Higher interest rates don’t seem to be impacting the U.S. job market.
America’s employers posted 9 million job openings in December, up from November’s 8.9 million, which itself was revised upward in a Tuesday report from the government.
Job openings have gradually — though steadily — declined since hitting a record 12 million in March 2022. Before 2021, monthly openings had never topped 8 million, according to the Associated Press.
Layoffs rose in December, and the number of Americans quitting their jobs dipped to the lowest level since January 2021.
The Federal Reserve’s policymakers raised their benchmark interest rate 11 times between March 2022 and July 2023, bringing it to a 23-year high of around 5.4%.
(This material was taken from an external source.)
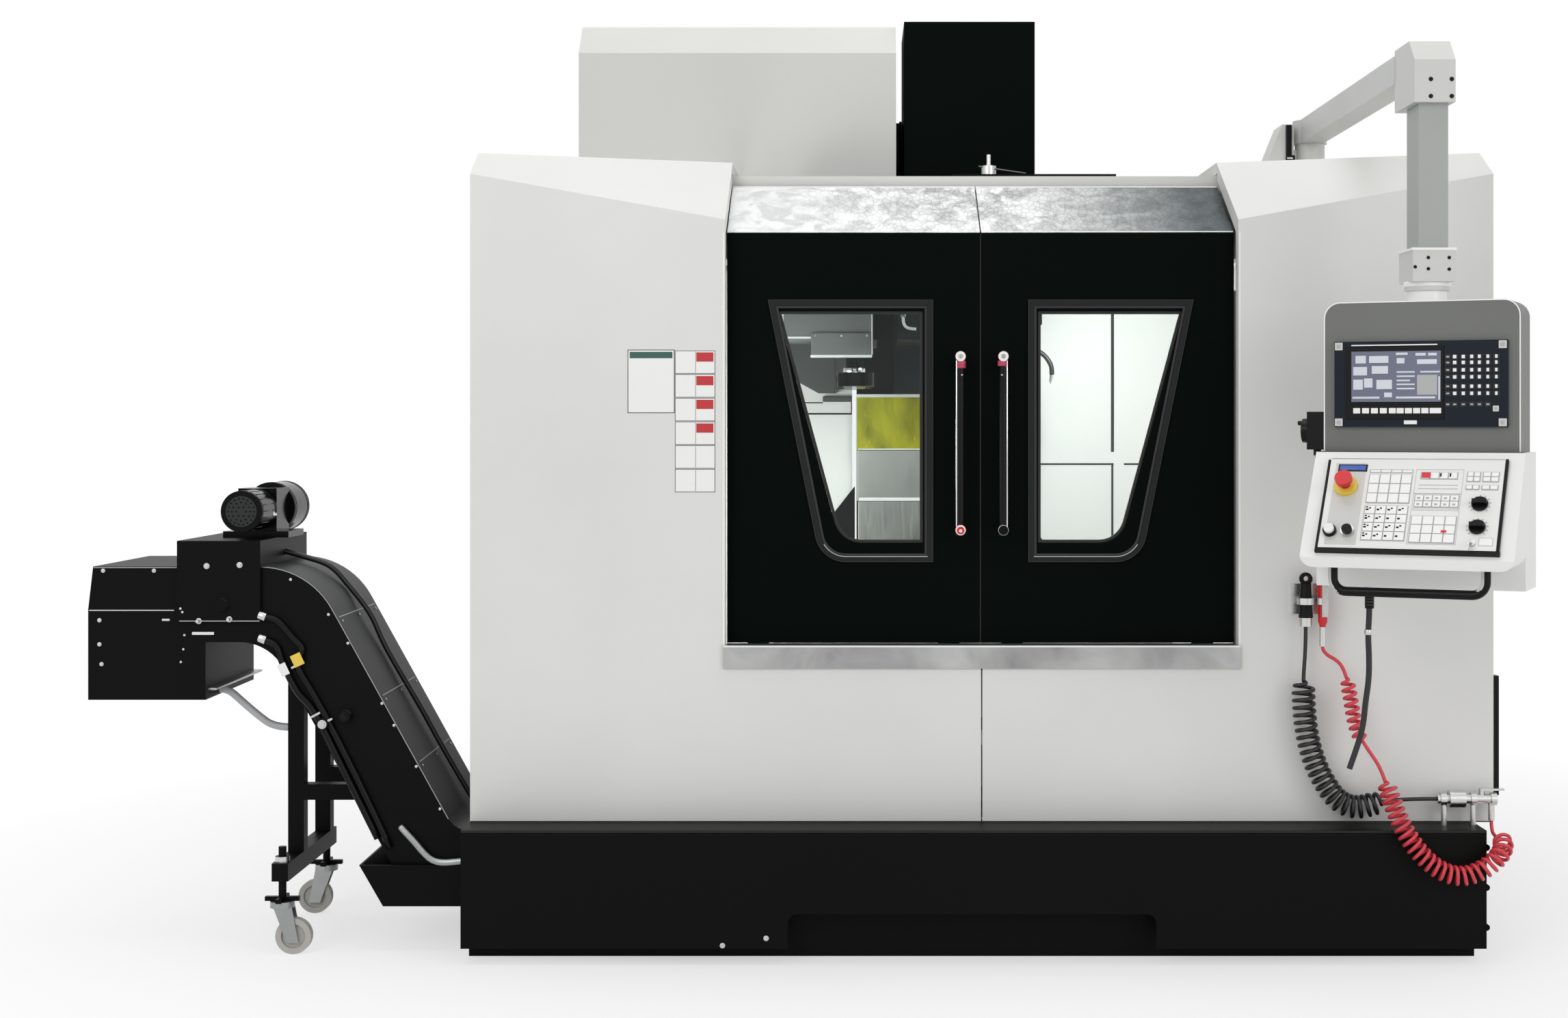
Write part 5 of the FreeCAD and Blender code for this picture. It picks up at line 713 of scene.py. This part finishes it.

Higher rates have contributed to a slowdown in hiring, though the pace of job growth remains relatively healthy: U.S. employers added 2.7 million jobs last year, down from 4.8 million in 2022 and a record 7.3 million in 2021.
The Fed has indicated it expects to reverse course and cut rates three times this year, though it’s set to leave rates unchanged after its latest policy meeting ends Wednesday.
“These data — which show demand for workers remains robust — do not support imminent rate cuts,” Rubeela Farooqi, chief U.S. economist at High Frequency Economics, told the AP. “They support a cautious approach going forward, so that policymakers can be sure that inflation” will reach their 2% target.